As suggested above, I think that is possible to tease out advantages that a platform has regarding inventory experimentation. It can outsource some of those costs to third parties, though sophisticated third parties should understand where they can and cannot have a sustainable advantage given Amazon’s ability to move to build-or-bought first-party inventory. We have entire bodies of law— copyright, patent, trademark and more—that limit the ability of competitors to appropriate works, inventions and symbols. Those legal systems draw very carefully considered lines regarding permitted and forbidden uses. And antitrust law generally favors entry into markets and doesn’t look to create barriers that block firms, large or small, from entering new markets.
There is a great deal more to say about a company as complex as Amazon, but two thoughts in closing. One story here is that Amazon has built a superior business model in combining first-party and third-party inventory sales and that is exactly the kind of business model innovation that we should applaud. Amazon has enjoyed remarkable growth but Walmart is still vastly larger than Amazon (ballpark numbers for 2018 are roughly $510 billion in net sales for Walmart vs. roughly $233 billion for Amazon – including all 3rd party sales, as well as Amazon Web Services). The second story is the remarkable growth of sales by resellers at Amazon.

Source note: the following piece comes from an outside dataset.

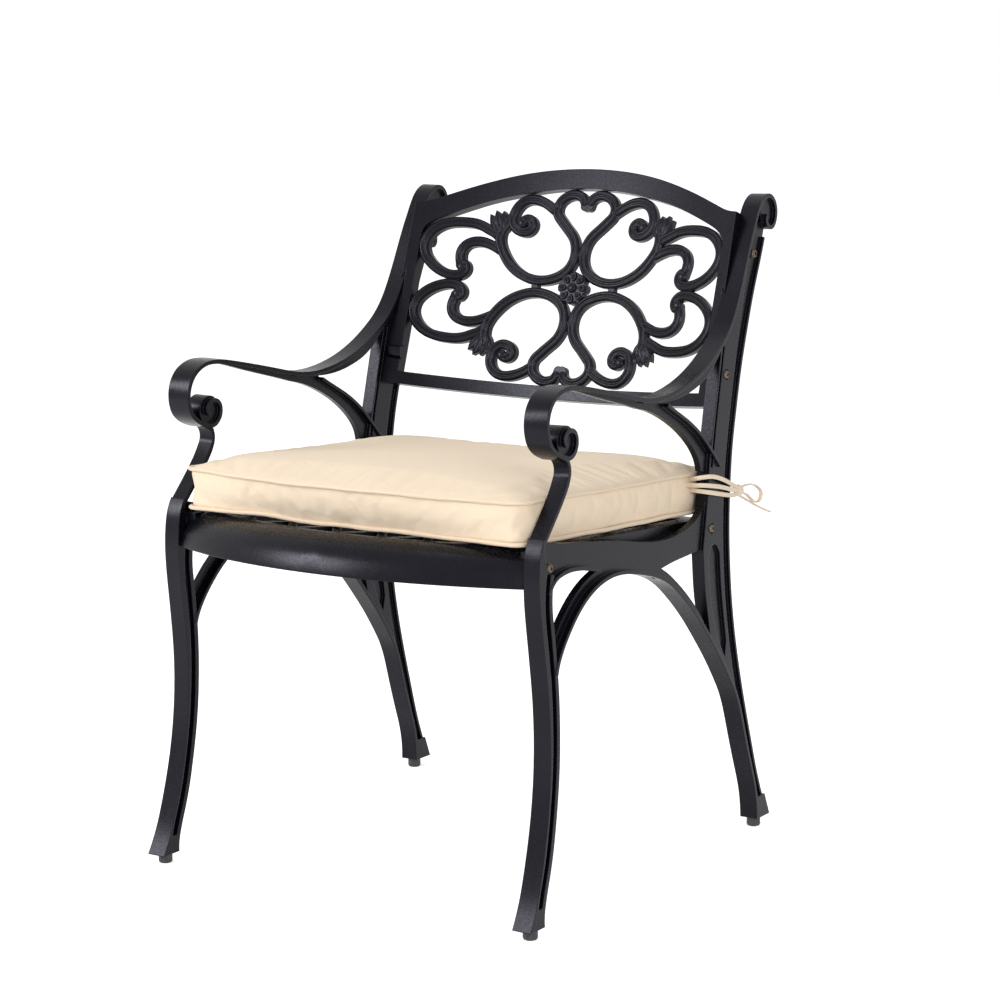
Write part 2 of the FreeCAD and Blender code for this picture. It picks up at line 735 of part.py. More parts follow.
def apron():
    """The rolled front edge, a quarter round turned about the bow's centre."""
    centre_y = apron_front + apron_radius
    outer = apron_radius
    inner = apron_radius - apron_wall
    outside = []
    for step in range(apron_steps + 1):
        angle = math.pi / 2 * step / apron_steps
        outside.append(V(outer - apron_roll * (1 - math.cos(angle)), 0, -apron_roll * (1 - math.sin(angle))))
    turn = (apron_roll - apron_wall) * (1 - math.sqrt(0.5))
    inside = [
        V(inner, 0, -apron_roll),
        V(inner - turn, 0, -apron_wall - turn),
        V(outer - apron_roll, 0, -apron_wall),
    ]
    foot = [V(inner, 0, -apron_drop), V(outer, 0, -apron_drop)]
    profile = Part.makePolygon(foot + outside + inside[::-1] + [foot[0]])
    half_width = seat_half_width()
    half_angle = math.degrees(math.asin(half_width / (apron_radius - apron_roll)))
    solid = Part.Face(profile).revolve(V(0, 0, 0), V(0, 0, 1), 2 * half_angle)
    solid.rotate(V(0, 0, 0), V(0, 0, 1), -90 - half_angle)
    solid.translate(V(0, centre_y, 0))
    low = V(-half_width, apron_front - apron_wall, -2 * apron_roll)
    room = Part.makeBox(2 * half_width, apron_radius, 4 * apron_roll, low)
    return solid.common(room)


def seat_panel():
    """The cast seat: a diamond lattice in a rim with a lip below, a rolled front and four lugs."""
    front_radius = apron_radius - apron_roll
    half_width = seat_half_width()
    field = bow_face(front_radius - front_rim, seat_depth - rear_rim, half_width - side_rim)
    plate = bow_face(front_radius + 1, seat_depth, half_width)
    plate = plate.cut(lattice_windows(field))
    panel = plate.translated(V(0, 0, -lattice_thickness)).extrude(V(0, 0, lattice_thickness))
    lip_outer = bow_face(front_radius - front_rim, seat_depth, half_width)
    lip_inner = bow_face(front_radius - front_rim + 1, seat_depth - rim_wall, half_width - rim_wall)
    lip = lip_outer.cut(lip_inner).translated(V(0, 0, -rim_depth)).extrude(V(0, 0, rim_depth - 1))
    panel = place_seat(panel.multiFuse([apron(), lip]))
    holes = []
    lugs = []
    for place in seat_bolts_at:
        top = seat_front_z - (place[0] - seat_front_y) * math.tan(math.radians(seat_slope)) - 1
        solid, hole = lug(place, 0, top)
        solid = solid.cut(plate_wedge(300, 600))
        lugs += both_sides(stand_right(solid))
        holes += both_sides(stand_right(hole))
    panel = panel.multiFuse(lugs)
    for hole in holes:
        panel = panel.cut(hole)
    return panel


def cushion_outline(inset, set_back, height):
    """The cushion's plan at a height: straight runs that face the same ways at every height."""
    half = cushion_width / 2 - inset
    corner = cushion_corner + 0.5 * inset
    front = cushion_front + inset + set_back
    rear = cushion_rear - inset
    bow_radius = (half ** 2 + cushion_bow ** 2) / (2 * cushion_bow)
    round_x = half - corner
    round_y = front + bow_radius - math.sqrt((bow_radius - corner) ** 2 - round_x ** 2)
    lines = []
    for turn in cushion_turns:
        away = V(math.cos(math.radians(turn)), math.sin(math.radians(turn)), 0)
        if abs(turn - 270) < cushion_front_turn:
            reach = away.y * (front + bow_radius) + bow_radius
        elif away.y > -0.01:
            reach = abs(away.x) * round_x + away.y * (rear - corner) + corner
        else:
            reach = abs(away.x) * round_x + away.y * round_y + corner
        lines.append((away, reach))
    places = []
    for (before, reach), (after, after_reach) in zip(lines, lines[1:] + lines[:1]):
        cross = before.x * after.y - before.y * after.x
        x = (reach * after.y - after_reach * before.y) / cross
        y = (before.x * after_reach - after.x * reach) / cross
        places.append(V(x, y, height))
    return places


def seat_cushion():
    """The boxed cushion: a low belly, sides drawn in between the two seams and a crowned top."""
    sections = []
    belly = cushion_lower_edge - cushion_gap
    for share in (1.0, 0.5, 0.16):
        drop = math.sqrt(1 - (1 - share) ** 2)
        sections.append((cushion_crown_reach * share, cushion_set_back, cushion_lower_edge - belly * drop))
    boxing = cushion_upper_edge - cushion_lower_edge
    for share in (0.0, 0.2, 0.5, 0.8, 1.0):
        pinch = cushion_pinch * math.sin(math.pi * share)
        set_back = cushion_set_back * (1 - share)
        sections.append((pinch, set_back, cushion_lower_edge + boxing * share))
    for share in (0.04, 0.14, 0.3, 0.6, 1.0):
        rise = math.sqrt(1 - (1 - share) ** 2)
        sections.append((cushion_crown_reach * share, 0, cushion_upper_edge + cushion_crown * rise))
    return place_seat(faceted([cushion_outline(*section) for section in sections]))


def polygon_ring(centre, along, radius, sides):
    """The corners of a polygon round a centre, square to a direction."""
    circle = Part.Circle(centre, along, radius)
    return [circle.value(2 * math.pi * side / sides) for side in range(sides)]


def tube(points, radius, name):
    """A tie along straight runs joined by tangent arcs, each as large as its two runs allow."""
    corners = [V(*point) for point in points]
    edges = []
    last = corners[0]
    radii = []
    for before, here, after in zip(corners, corners[1:], corners[2:]):
        to_before = (before - here).normalize()
        to_after = (after - here).normalize()
        turn = math.pi - to_before.getAngle(to_after)
        reach = 0.45 * min((before - here).Length, (after - here).Length)
        bend = reach / math.tan(turn / 2)
        radii.append(bend)
        inward = (to_before + to_after).normalize()
        middle = here + inward * (math.hypot(bend, reach) - bend)
        start = here + to_before * reach
        end = here + to_after * reach
        edges.append(Part.LineSegment(last, start).toShape())
        edges.append(Part.Arc(start, middle, end).toShape())
        last = end
    edges.append(Part.LineSegment(last, corners[-1]).toShape())
    path = Part.Wire(edges)
    section = polygon_ring(corners[0], corners[1] - corners[0], radius, tie_sides)
    solid = path.makePipeShell([Part.makePolygon(section + section[:1])], True, False)
    wanted = face_inside(section).Area * path.Length
    print(name, "length", round(path.Length, 1), "radii", [round(bend, 1) for bend in radii],
          "volume over section times length", round(solid.Volume / wanted, 3))
    return solid


# Cushion tie on the sitter's left: points in the chair, with y from the front foot
tie_upper = [(240, 404, 472), (254, 399, 475), (267, 399.5, 477), (275, 410, 476.5), (275.5, 436, 469),
             (273.5, 467, 456.5), (265, 496, 449)]
tie_middle = [(240, 395, 464), (254, 390, 466), (267, 390.5, 468.5), (275.5, 401, 468.5), (276.5, 430, 462.5),
              (274, 468, 450), (264, 496, 446)]
tie_lower = [(240, 402, 455), (254, 397, 456), (267, 397.5, 457), (275, 408, 456), (275.5, 434, 451),
             (273.5, 467, 444), (264, 496, 442.5)]
tie_loop = [(265.5, 496, 450), (267, 514, 450), (266, 532, 445.5), (264, 546, 439), (262.5, 555, 432.5),
            (261, 554, 426.5), (260.5, 545, 427.5), (262, 530, 434), (264.5, 513, 441.5), (265.5, 496, 443.5)]
tie_tail = [(258, 496, 441.5), (256, 514, 436), (256, 534, 427.5), (258, 553, 418.5), (260, 571, 411),
            (261, 587, 405.5)]


def tie_pieces(cushion):
    """The strands, knot, loop and tail of one tie, cut where they meet the cushion and the knot."""
    place = V(0, -depth_centre, 0)
    rings = []
    for share in (-0.95, -0.6, 0, 0.6, 0.95):
        centre = V(*tie_knot_at) + place + V(0, tie_knot_radius * share, 0)
        radius = tie_knot_radius * math.sqrt(1 - share ** 2)
        rings.append(polygon_ring(centre, V(0, 1, 0), radius, tie_knot_sides))
    knot = faceted(rings)
    shapes = {"knot": knot}
    routes_of = {"strands": [tie_upper, tie_middle, tie_lower], "bow": [tie_loop], "tail": [tie_tail]}
    for name, routes in routes_of.items():
        solids = []
        for route in routes:
            solids += tube(route, tie_radius, name).translated(place).cut([knot, cushion]).Solids
        shapes[name] = Part.makeCompound(solids)
    return shapes


os.makedirs("parts", exist_ok=True)
nodes = {}
flat_frame = side_frame()
right = feet_cut(stand_right(drilled(flat_frame, seat_bolts_at + back_bolts_at)))
nodes["left_side_frame"] = right
nodes["right_side_frame"] = mirrored(right)
nodes["back_panel"] = back_panel()
nodes["seat_panel"] = seat_panel()
for group, places in (("seat", seat_bolts_at), ("back", back_bolts_at)):
    stacks = [bolt_stack(place) for place in places]
    for index, name in enumerate(("bolts", "spring_washers", "flat_washers")):
        solids = []
        for stack in stacks:
            solids += both_sides(stand_right(stack[index]))
        nodes[group + "_" + name] = Part.makeCompound(solids)
for name, y in (("front", front_foot_y), ("rear", rear_foot_y)):
    nodes[name + "_glides"] = Part.makeCompound(both_sides(glide(y)))
nodes["seat_cushion"] = seat_cushion()
for name, shape in tie_pieces(nodes["seat_cushion"]).items():
    nodes["left_tie_" + name] = shape
    nodes["right_tie_" + name] = mirrored(shape)

for name, shape in nodes.items():
    shape.exportStep("parts/" + name + ".step")
    box = shape.BoundBox
    print(name, len(shape.Solids), shape.isValid(), round(shape.Volume),
          [round(value, 1) for value in (box.XMin, box.XMax, box.YMin, box.YMax, box.ZMin, box.ZMax)])
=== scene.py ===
# %% [markdown]
# A cast garden armchair with a boxed cushion. The castings come from the CAD frame, which says where
# every piece is. This script gives them their finish, carves the fretwork, sews the cushion and its
# ties, and sets up a plain studio. Lengths are in metres, and the chair faces -Y.

# %% Load the frame
import math

import bmesh
import bpy
import numpy as np
from mathutils import Matrix, Vector


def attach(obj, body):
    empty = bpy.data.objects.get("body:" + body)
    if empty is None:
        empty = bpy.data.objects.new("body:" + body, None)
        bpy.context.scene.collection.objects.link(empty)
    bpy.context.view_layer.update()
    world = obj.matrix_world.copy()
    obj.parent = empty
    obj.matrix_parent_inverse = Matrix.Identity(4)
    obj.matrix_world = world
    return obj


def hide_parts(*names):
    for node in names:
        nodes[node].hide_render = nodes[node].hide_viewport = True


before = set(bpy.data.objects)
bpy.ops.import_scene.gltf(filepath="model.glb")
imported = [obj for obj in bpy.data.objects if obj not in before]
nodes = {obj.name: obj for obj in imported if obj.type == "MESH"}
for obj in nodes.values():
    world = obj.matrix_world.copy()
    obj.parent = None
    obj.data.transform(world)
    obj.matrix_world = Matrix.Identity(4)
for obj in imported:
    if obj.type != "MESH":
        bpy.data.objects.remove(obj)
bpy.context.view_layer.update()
scene = bpy.context.scene
scene.view_settings.view_transform = "Standard"

# %% [markdown]
# The photograph was taken with a long lens from the sitter's left and a little above the arms. A
# camera could be nudged by hand until the picture fits. Here it is set by two angles, a small roll,
# its place and its focal length in pixels of a 1000 pixel wide picture, which were worked out from
# the symmetry of the two side frames. Depths in this script were first read from the front feet, and
# the frame's origin lies 271 mm behind them.

# %% Camera
foot_to_frame = 0.271


def studio_camera(azimuth, elevation, roll, place, focal):
    """A camera that looks level azimuth degrees left of +Y and elevation degrees down, then rolls."""
    az, el, ro = (math.radians(angle) for angle in (azimuth, elevation, roll))
    forward = Vector((-math.sin(az) * math.cos(el), math.cos(az) * math.cos(el), -math.sin(el)))
    right = forward.cross(Vector((0, 0, 1))).normalized()
    up = right.cross(forward)
    level_x = right * math.cos(ro) + up * math.sin(ro)
    level_y = up * math.cos(ro) - right * math.sin(ro)
    camera = bpy.data.objects.new("camera", bpy.data.cameras.new("camera"))
    camera.data.sensor_width = 36
    camera.data.lens = focal / 1000 * 36
    turned = Matrix((level_x, level_y, -forward)).transposed().to_4x4()
    camera.matrix_world = Matrix.Translation(place) @ turned
    scene.collection.objects.link(camera)
    scene.camera = camera
    return camera


camera = studio_camera(33.447, 9.497, -0.22, Vector((1.8172, -2.4015 - foot_to_frame, 0.98255)), 2630)
print("lens", round(camera.data.lens, 2), "mm")

# %% [markdown]
# All the new surfaces are grids of points: rows run one way and columns the other. They could be
# modelled by hand in Edit Mode, but a formula gives every strand and ring the same care. The helpers
# number the faces of a grid, joined round where asked, make a piece whose faces point out, read a
# mesh's points back, and draw a smooth line through a few points.

# %% Grids and pieces
def grid_faces(rows, columns, round_rows=False, round_columns=False, start=0):
    """Corner numbers of the quads of a grid, joined round where asked."""
    row = np.arange(rows if round_rows else rows - 1)[:, None]
    column = np.arange(columns if round_columns else columns - 1)[None, :]
    below = (row + 1) % rows
    beside = (column + 1) % columns
    quads = np.stack([row * columns + column, row * columns + beside,
                      below * columns + beside, below * columns + column], axis=-1)
    return quads.reshape(-1, 4) + start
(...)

If Amazon is creating private-label goods based on information it sees on its platform, nothing suggests that it is doing that particularly rapidly. And even if it is entering those markets, it still might do that were we to break up Amazon and separate the platform piece of Amazon (call it Amazon Platform) from the original first-party version of Amazon (say Amazon Classic) as traditional retailers have for a very, very long time been making buy-vs.-build decisions on their first-party inventory and using their internal information to make those decisions.